Firstly, there is a high risk of perioperative mortality and postoperative sequelae. Haemodynamic deterioration during surgery is a strong predictor of early mortality, greater than that of cardiogenic shock on admission . Secondly, temporal limitations arise, with intervention becoming restricted to VSD closure in the subacute and chronic settings. Some cardiothoracic surgeons recommend a 6-week waiting period for adequate collagen deposition on tissue edges to allow for adequate apposition and anchorage of the surgical patch during operation; however, advances in surgical technique have resulted in a move towards early surgical repair in selected cases [2, 9].
Given the above, alternative methods of repair have been sought. Percutaneous transcatheter closure of VSD is a relatively new method of establishing separation of pulmonary and systemic circulations and thus reducing transseptal flow. Due to scarcity of reports in the literature, there is limited data regarding survival data; however, the few reported series have shown an overall mortality rate of 44–60% within one year . Furthermore, noninferiority to surgery has been demonstrated in one case series . Long-term follow-up studies are lacking, and thus long-term mortality has yet to be discerned.
The Amplatzer postinfarct muscular VSD device is a self-centering nitinol occluder that is comprised of two discs connected by a waist. It is used to cover the defect, with occlusion occurring primarily via in situ thrombosis of its waist. It contains a retention skirt which conforms to the adult muscular septum which helps secure the device in place. Its ability to self-center allows for several attempts at positioning due to ease of retrieval prior to release. Furthermore, given that occlusion is achieved via the central portion of the occluder, it is less affected by septal wall irregularities. The self-expansile properties of the device are helpful in the management of defect enlargement .
In this case study, a residual postoperative shunt was present. This finding is reflected in the literature, with case series reporting a high incidence of residual postoperative shunting . Reasons for this complication result from the structural irregularity of myocardial necrosis and apical dislocation of occlude devices. Furthermore, due to myocardial friability, implantation carries a risk of extending ventricular rupture and further impeding interventricular cardiac dynamics.

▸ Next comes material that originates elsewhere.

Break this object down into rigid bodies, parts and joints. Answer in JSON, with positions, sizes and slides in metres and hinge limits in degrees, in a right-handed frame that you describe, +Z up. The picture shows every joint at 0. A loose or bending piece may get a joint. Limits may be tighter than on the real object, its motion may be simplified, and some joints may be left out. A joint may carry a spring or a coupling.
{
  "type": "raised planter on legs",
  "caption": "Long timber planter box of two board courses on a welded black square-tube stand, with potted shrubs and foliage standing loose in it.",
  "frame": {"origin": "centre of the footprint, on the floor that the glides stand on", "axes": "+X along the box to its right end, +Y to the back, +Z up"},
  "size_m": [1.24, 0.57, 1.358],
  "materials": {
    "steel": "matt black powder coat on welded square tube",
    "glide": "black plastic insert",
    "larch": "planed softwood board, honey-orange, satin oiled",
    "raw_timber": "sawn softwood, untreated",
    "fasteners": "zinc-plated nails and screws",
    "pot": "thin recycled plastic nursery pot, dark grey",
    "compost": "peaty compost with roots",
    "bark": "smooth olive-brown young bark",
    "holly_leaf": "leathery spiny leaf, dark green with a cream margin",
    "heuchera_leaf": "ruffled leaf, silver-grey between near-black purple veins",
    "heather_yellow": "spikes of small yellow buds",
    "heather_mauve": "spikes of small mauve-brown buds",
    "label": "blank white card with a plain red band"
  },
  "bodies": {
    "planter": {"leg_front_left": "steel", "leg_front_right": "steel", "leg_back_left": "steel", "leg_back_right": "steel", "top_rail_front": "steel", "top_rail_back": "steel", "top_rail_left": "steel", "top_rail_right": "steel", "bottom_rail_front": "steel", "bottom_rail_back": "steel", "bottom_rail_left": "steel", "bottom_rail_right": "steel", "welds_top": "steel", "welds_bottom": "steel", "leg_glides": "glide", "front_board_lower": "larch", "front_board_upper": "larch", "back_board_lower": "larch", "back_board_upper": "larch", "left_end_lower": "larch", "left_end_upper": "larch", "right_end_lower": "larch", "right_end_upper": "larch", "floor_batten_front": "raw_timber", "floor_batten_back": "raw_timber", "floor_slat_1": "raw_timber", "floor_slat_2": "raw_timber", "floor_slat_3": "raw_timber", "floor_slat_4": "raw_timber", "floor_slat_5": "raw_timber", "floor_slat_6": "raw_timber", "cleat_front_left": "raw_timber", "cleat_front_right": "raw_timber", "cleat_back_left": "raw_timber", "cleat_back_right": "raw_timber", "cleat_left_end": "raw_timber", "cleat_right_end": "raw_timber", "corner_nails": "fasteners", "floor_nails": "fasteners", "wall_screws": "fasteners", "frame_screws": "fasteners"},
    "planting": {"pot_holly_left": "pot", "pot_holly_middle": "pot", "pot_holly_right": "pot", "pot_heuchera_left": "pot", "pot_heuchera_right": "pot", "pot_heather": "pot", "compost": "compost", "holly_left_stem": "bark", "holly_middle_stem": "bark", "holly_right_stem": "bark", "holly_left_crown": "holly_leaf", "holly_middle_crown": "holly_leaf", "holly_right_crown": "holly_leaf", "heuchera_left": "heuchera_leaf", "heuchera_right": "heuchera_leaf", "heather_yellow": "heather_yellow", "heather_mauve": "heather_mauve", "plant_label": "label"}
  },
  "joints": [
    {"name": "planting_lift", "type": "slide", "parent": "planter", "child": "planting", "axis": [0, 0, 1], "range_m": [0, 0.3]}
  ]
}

This is, to our knowledge, the first documented Amplatzer device closure of a postinfarct VSD in Australia. The use of transcatheter closure is an emerging modality and in selected patients, it is a useful alternative to surgical intervention in acquired VSDs. However, further long-term data needs to be acquired to further assess the long-term viability of this intervention.
Conflict of Interests
The authors declare that there is no conflict of interests regarding the publication of this paper.